Murder on Shades Mountain: The Legal Lynching of Willie Peterson and the Struggle for Justice in Jim Crow Birmingham

Melanie S. Morrison. Duke Univ., $26.95 (280p) ISBN 978-0-8223-7117-5
In this passionate account of Jim Crow–era injustice, educator and activist Morrison (The Grace of Coming Home) exposes how courtrooms “could function like lynch mobs when the defendant was black.” Birmingham, Ala., during the Depression was riven by racial, political, and economic tensions. An afternoon excursion in 1931 by three young white women resulted in the deaths by gunshot of two of them: Augusta Williams and Jennie Wood. The sole survivor, Augusta’s 18-year-old sister, Nell, was put under intense pressure to identify the murderer, who she claimed was a black man. Weeks later, Nell pointed at a passerby on the street, Willie Peterson, and claimed that he was the guilty party.

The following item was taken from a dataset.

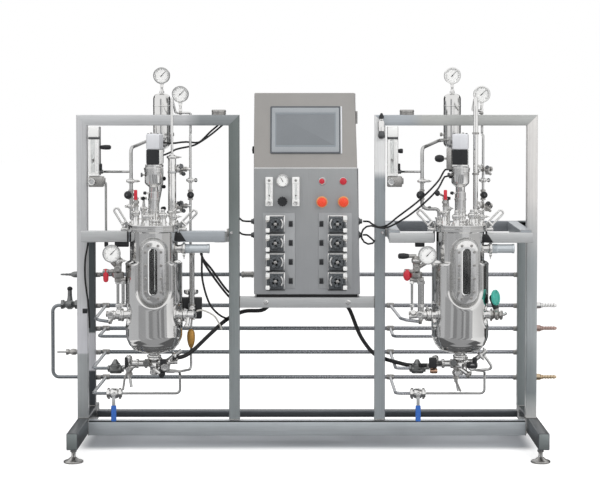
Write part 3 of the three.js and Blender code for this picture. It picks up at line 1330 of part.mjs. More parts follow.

Awaiting trial, Peterson was shot in jail by Nell and Augusta’s brother, Dent, but survived and attracted the assistance of the International Labor Defense, the NAACP, and eminent black legal scholar Charles Hamilton Houston. Despite this high-powered help, Peterson was sentenced to death, while Dent Williams, pleading temporary insanity, walked free. Alabama governor Benjamin Miller subsequently expressed “grave doubts” regarding Peterson’s guilt and in 1934 commuted Peterson’s sentence to life imprisonment. Peterson died of chronic tuberculosis in Kilby Prison in 1940, aged 46. Morrison, who is white, shares this painful story with clarity and compassion, emphasizing how much has changed since the 1930s, how much white people need to “critically interrogate” the past, and how much “remains to be done” in the fight for justice. Photos. (Mar.)